Originally Posted by rosalia856
I feel if they are a real friend they will tell you things you don't like to hear. But I am sure you have told them more then once<"Be honorest with me" If you don't want to hear the truth then don't ask. I after 50 some years have put a friendship into danger. Only because I said ," I don't believe that people are born to be gay, I feel it is a choice" her view is because she thinks you are born that way. I think maybe one of her daughters is gay. I told her I hate the sin,but always love the sinner.

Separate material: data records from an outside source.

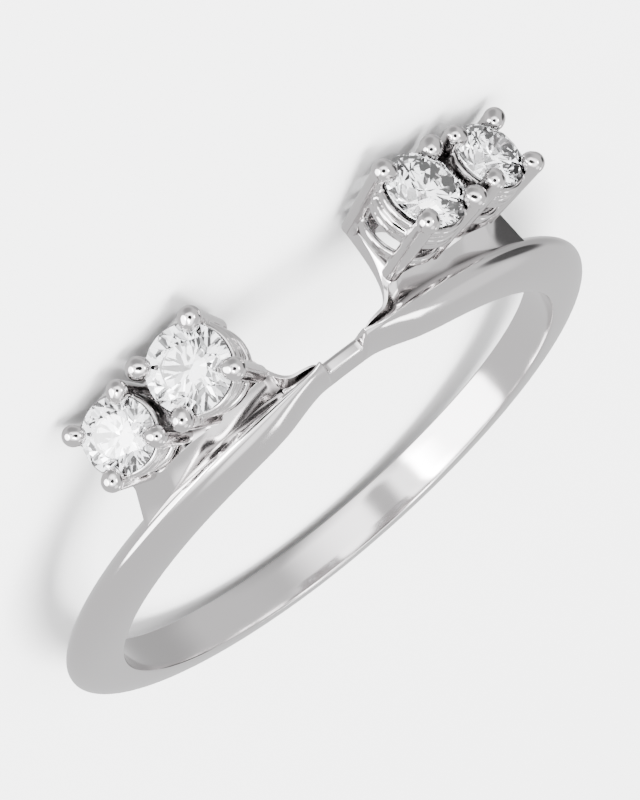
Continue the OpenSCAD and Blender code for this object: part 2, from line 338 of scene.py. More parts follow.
def closed_section(front, rear, front_flank, rear_flank):
    """Adds the filleted inner edges and the flat inside of the hole to two flanks."""
    turn = np.linspace(0, 90, fillet_steps)[:-1]
    f = edge_fillet
    front_edge = [(front + f - f * sind(a), finger_r + f - f * cosd(a)) for a in turn]
    rear_edge = [(rear - f + f * cosd(a), finger_r + f - f * sind(a)) for a in turn]
    inside = [(y, finger_r) for y in np.linspace(rear - f, front + f, inner_steps + 1)[:-1]]
    return np.vstack([front_edge, front_flank, rear_flank[1:], rear_edge[1:], inside])


def band_section(past):
    """The band's section at an angle past the shoulder's tip, as points of y and radius."""
    front, rear, crest, share, power = (eased(past, band_table, k) for k in range(1, 6))
    front, rear, crest = front * half_w, rear * half_w, crest * half_w
    base, top = finger_r + edge_fillet, finger_r + share * band_t

    def flank(edge):
        points = []
        for a in np.linspace(0, 90, flank_steps):
            y = crest + (edge - crest) * max(cosd(a), 0) ** power
            points.append((y, base + (top - base) * sind(a) ** power))
        return points

    return closed_section(front, rear, np.array(flank(front)), np.array(flank(rear)[::-1]))


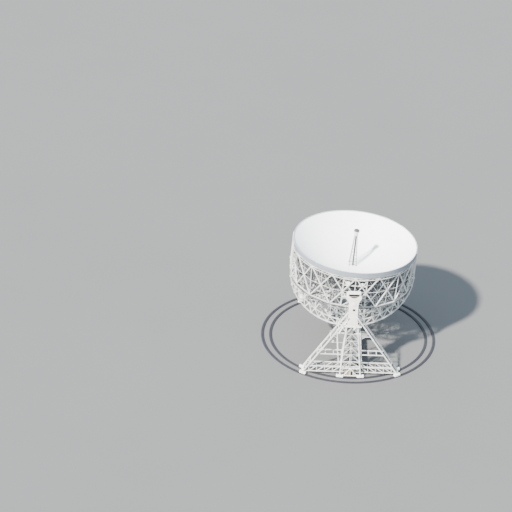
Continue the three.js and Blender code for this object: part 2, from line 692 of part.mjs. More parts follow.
// A wall with the upright ends of both wheel girders outside it
function armWall(angle) {
  const parts = wallParts(angle);
  const outward = Math.cos(angle);
  const start = WHEEL_GIRDER_BAR / 2 + GAP;
  [-1, 1].forEach((side) => {
    const y = side * WHEEL_GIRDER_PLANE;
    parts.push(bar(at(outward * ARM_X, y, start), at(outward * ARM_X, y, ARM_TOP_W), FRAME_POST, Y));
    const crossingW = WALL_LOW_W + ((WALL_TOP_W - WALL_LOW_W) * WALL_LOW_R) / (WALL_LOW_R + WALL_TOP_R);
    [crossingW, WALL_TOP_W].forEach((w) => {
      const inner = wallR(w) * Math.cos(BAY_ANGLE / 2);
      const wall = polar(inner, side * outward * (BAY_ANGLE / 2) + angle, w);
      parts.push(bar(at(outward * ARM_X, y, w), wall, WALL_LINK, Z));
    });
  });
  return joined(parts);
}

function trunnion() {
  const back = TRUNNION_BLOCK_FACE + GAP;
  const profile = [
    flat(0, back),
    flat(TRUNNION_FLANGE_R, back),
    flat(TRUNNION_FLANGE_R, back + TRUNNION_FLANGE),
    flat(TRUNNION_R, back + TRUNNION_FLANGE),
    flat(TRUNNION_R, TRUNNION_END),
    flat(0, TRUNNION_END),
  ];
  return lathe(profile, TRUNNION_SIDES);
}

function wheelNode(radius, node) {
  const angle = node * WHEEL_STEP;
  return flat(radius * Math.cos(angle), -radius * Math.sin(angle));
}

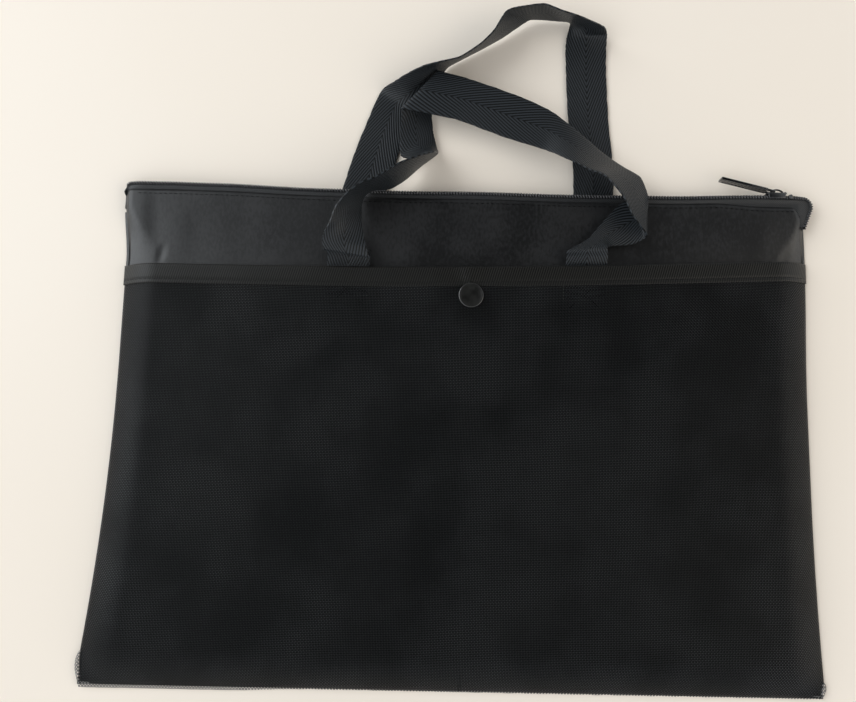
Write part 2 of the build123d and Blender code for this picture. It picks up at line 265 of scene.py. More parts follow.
def twill_tape():
    material, tree, shader = new_shader(
        "twill_binding", (0.012, 0.012, 0.0115), 0.36, Sheen_Weight=0.01, Sheen_Roughness=0.5,
        Specular_IOR_Level=0.2,
    )
    x, y, _ = axes(tree)
    slant = maths(tree, "ADD", x, maths(tree, "MULTIPLY", y, -0.3))
    ribs = bands(tree, slant, TWILL_RIB)
    raised = remap(tree, ribs, -0.8, 0.8)
    paint(tree, shader, raised, dark=(0.0006, 0.0006, 0.0005), light=(0.0180, 0.0177, 0.0158))
    fibre = grain(tree, 900.0, 2.0)
    bump(tree, shader, maths(tree, "ADD", ribs, fibre), 0.05 * MM, 0.8)
    return material


def herringbone_webbing():
    material, tree, shader = new_shader(
        "herringbone_webbing", (0.012, 0.013, 0.014), 0.4, Sheen_Weight=0.01, Sheen_Roughness=0.45,
        Specular_IOR_Level=0.25,
    )
    u, v, _ = axes(tree, "UV")
    from_middle = maths(tree, "ABSOLUTE", maths(tree, "SUBTRACT", u, 0.5))
    fall = maths(tree, "MULTIPLY", from_middle, WEBBING_WIDTH * RIB_STEEPNESS)
    wave = bands(tree, maths(tree, "ADD", v, fall), WEBBING_RIB)
    yarns = bands(tree, maths(tree, "MULTIPLY", u, WEBBING_WIDTH), WEBBING_YARN)
    spine = remap(tree, from_middle, 0.0, 0.02, 0.6, 1.0)
    ribs = maths(tree, "MULTIPLY", remap(tree, wave, -0.8, 0.7), spine)
    paint(tree, shader, ribs, dark=(0.0004, 0.0005, 0.0006), light=(0.0245, 0.0290, 0.0335))
    height = maths(tree, "ADD", ribs, maths(tree, "MULTIPLY", yarns, 0.15))
    bump(tree, shader, height, 0.14 * MM, 0.9)
    return material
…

That is my take on things

As far as being "sinners" - I'm not aware of many of us that have completely avoided "sinning" at one time or another.

Drinking too much?
Using illegal/recreational drugs?
Having children without being able to take care of them?
Beating your wife?
Cheating on taxes?
Telling someone that you are sick, when you just don't want to do something or go somewhere?
"Forgetting" to tell the waitress that she forgot to include an item on the bill?
Selling an item for $10.00 when it can be purchased most places for $2.00?
Hiding fabric purchases?
Bad-mouthing someone when one really doesn't have all the facts?
Treating "the help" badly?
Using the office postage meter for personal mail?
Or sample the grapes in the grocery store before buying any of them?

One of the "problems" of becoming "aware" - is that the excuses don't hold up very well anymore.

Ramona Byrd 10-19-2011 09:57 AM

say something like, "well, its not my taste, so I don't think it looks all that good on you!"
------------------------------------
BUT that dusty rose you were wearing last week sure did make your complexion glow!!

I don't have to add that the acid green dress she's wearing now makes me want to get out of her way to the bathroom where she'll undoubtedly want to vomit!!!

Phyllis42 10-19-2011 10:09 AM


Originally Posted by sewwhat85
imho there is a difference in honesty and and being cruel i believe that in a friendship you can be honest in a loving and kind way. If i think what I am going to say may damage the friendship I would not say it or would try to say it in a different way. It all depends on the value of the friendship.It just like your mom used to tell you if you cant say something nice dont say anything at all.

I have/had two BFF. One [who has, passed] I could be brutally honest with and her with me ... altho there was still tact. The one who has been my BFF for 50 years, I have to use much more tact. I do not want to ever hurt her feelings. Oops! I don't mean I would intentionally hurt the feelings of deceased BFF. There is just a different 'value' as stated by sewwhat85. Every friend has a special quality and if they are a valued friend, one treats them special. Whoa! This could get deep. Better stop now.

jbj137 10-19-2011 10:39 AM

Tell me the TRUTH always
and especially if I ask.
J J

bearisgray 10-19-2011 10:45 AM

Or tell "the truth" as one knows it - one may not have all the information/facts about a situation, one may have biases that we may or may not be aware of.

"My truth" may not be the same as "your truth" - even if I feel I'm being as "honest" as I can be.